Die Weltdopingagentur Wada pocht indes auf einer verbandsinternen Aufarbeitung des Falls. Wada-Chef Richard Pound hatte am Freitag mitgeteilt, dass die Positivbefunde, von denen in der l’Equipe die Rede war, dem Radsportverband bereits vorlägen. Der hat immer noch nichts unternommen. Bürokratische Probleme seien dafür verantwortlich, so die Reaktion der UCI. Die Direktoriumssitzung des Verbands, die am Dienstag in Madrid beginnt, wird sich nun wohl mit dem Thema befassen. Auch die Rolle Hein Verbruggens wird in Spanien für Diskussionsstoff sorgen.
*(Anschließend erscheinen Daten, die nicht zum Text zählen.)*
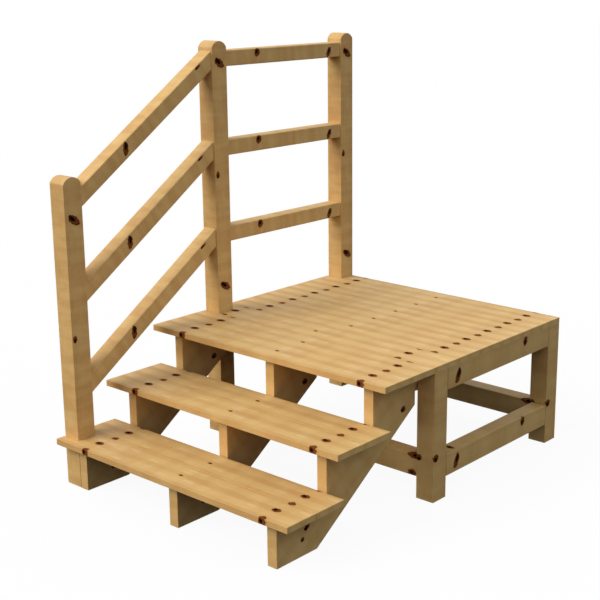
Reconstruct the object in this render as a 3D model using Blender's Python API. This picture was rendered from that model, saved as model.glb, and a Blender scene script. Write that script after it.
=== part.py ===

Dass Armstrong angekündigt hat, nun seine Karriere doch nicht fortsetzen zu wollen, auch das hat mit der voranschreitenden Aufklärung des Falls zu tun. Würde er wieder Rennen bestreiten, müsste er sich den Regularien des Verbands unterwerfen. Ein Sportgerichtsverfahren wäre dann nicht mehr ausgeschlossen. Armstrong spinnt indes weiter an seinen Verschwörungstheorien das französische Volk betreffend, das ihm nur Böses wolle. Jetzt hat er sogar die Vermutung geäußert, jemand habe seine Urinprobe manipuliert. Dass die positiven Urinproben tatsächlich von ihm stammen, zweifelt er also schon gar nicht mehr an. Während seine Exkollegen also noch um die Wette fahren, rudert Lance Armstrong bereits zurück.